■ What the task requires
Pull out every line below holding the word "slide".

>> START Data lines

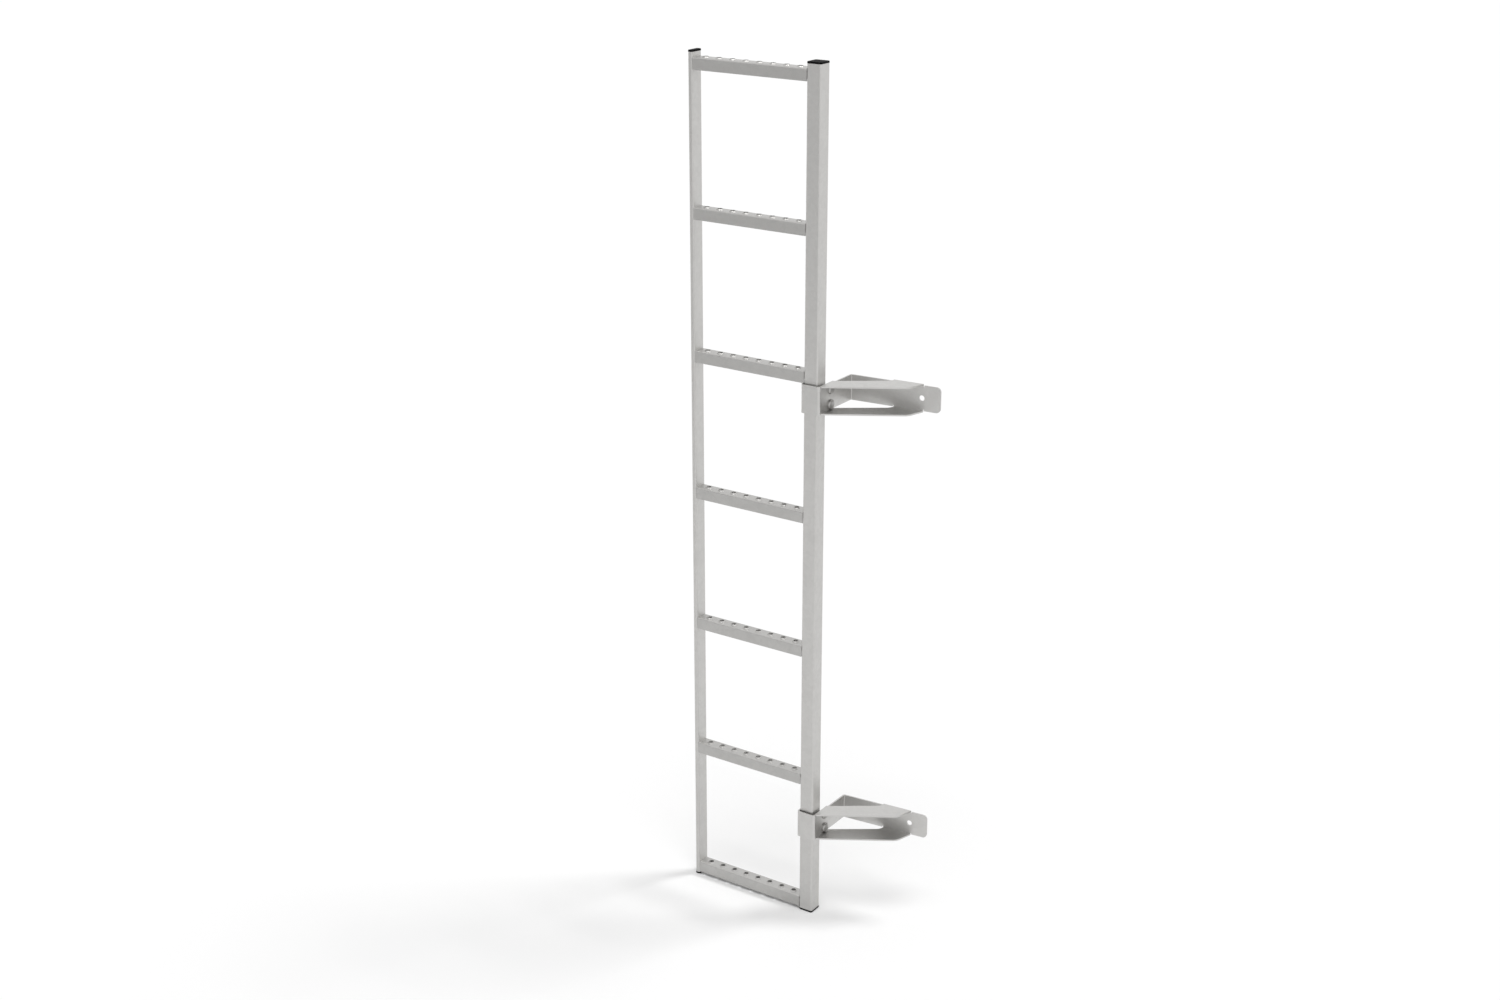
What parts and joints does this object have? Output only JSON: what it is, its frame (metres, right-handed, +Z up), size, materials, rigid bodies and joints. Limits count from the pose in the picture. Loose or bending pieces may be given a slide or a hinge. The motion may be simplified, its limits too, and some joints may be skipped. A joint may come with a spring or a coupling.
{
  "type": "boat boarding ladder",
  "caption": "Narrow steel boarding ladder with one wide and one slim rail, grip-holed channel rungs, and two clamp-on brackets whose angled wall tabs are bolted to a side.",
  "frame": {"origin": "centre of the upper bracket's wall hole, on the face of the tab that lies against the wall", "axes": "+Z up along the rails, +X along the rungs from the slim rail towards the brackets, +Y from the climber's side to the back"},
  "size_m": [0.4832, 0.1342, 1.722],
  "materials": {
    "galvanised_steel": "galvanised, pale satin grey with a faint mottle",
    "black_plastic": "matte black moulded",
    "zinc_plated_fasteners": "bright zinc plate"
  },
  "bodies": {
    "upper_bracket": {"upper_bracket_plate": "galvanised_steel", "upper_sleeve": "galvanised_steel", "upper_clamp_bolts": "zinc_plated_fasteners", "upper_clamp_washers": "zinc_plated_fasteners", "upper_clamp_nuts": "zinc_plated_fasteners"},
    "ladder": {"main_rail": "galvanised_steel", "thin_rail": "galvanised_steel", "rung_1": "galvanised_steel", "rung_2": "galvanised_steel", "rung_3": "galvanised_steel", "rung_4": "galvanised_steel", "rung_5": "galvanised_steel", "rung_6": "galvanised_steel", "rung_7": "galvanised_steel", "main_top_cap": "black_plastic", "main_foot_cap": "black_plastic", "thin_top_cap": "black_plastic", "thin_foot_cap": "black_plastic"},
    "lower_bracket": {"lower_bracket_plate": "galvanised_steel", "lower_sleeve": "galvanised_steel", "lower_clamp_bolts": "zinc_plated_fasteners", "lower_clamp_washers": "zinc_plated_fasteners", "lower_clamp_nuts": "zinc_plated_fasteners"}
  },
  "joints": [
    {"name": "ladder_height", "type": "slide", "parent": "upper_bracket", "child": "ladder", "axis": [0, 0, 1], "range_m": [0, 0.2]},
    {"name": "lower_bracket_height", "type": "slide", "parent": "ladder", "child": "lower_bracket", "axis": [0, 0, 1], "range_m": [-0.142, 0.058]}
  ]
}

>> END Data lines

■ Completed task
What parts and joints does this object have? Output only JSON: what it is, its frame (metres, right-handed, +Z up), size, materials, rigid bodies and joints. Limits count from the pose in the picture. Loose or bending pieces may be given a slide or a hinge. The motion may be simplified, its limits too, and some joints may be skipped. A joint may come with a spring or a coupling.
    {"name": "ladder_height", "type": "slide", "parent": "upper_bracket", "child": "ladder", "axis": [0, 0, 1], "range_m": [0, 0.2]},
    {"name": "lower_bracket_height", "type": "slide", "parent": "ladder", "child": "lower_bracket", "axis": [0, 0, 1], "range_m": [-0.142, 0.058]}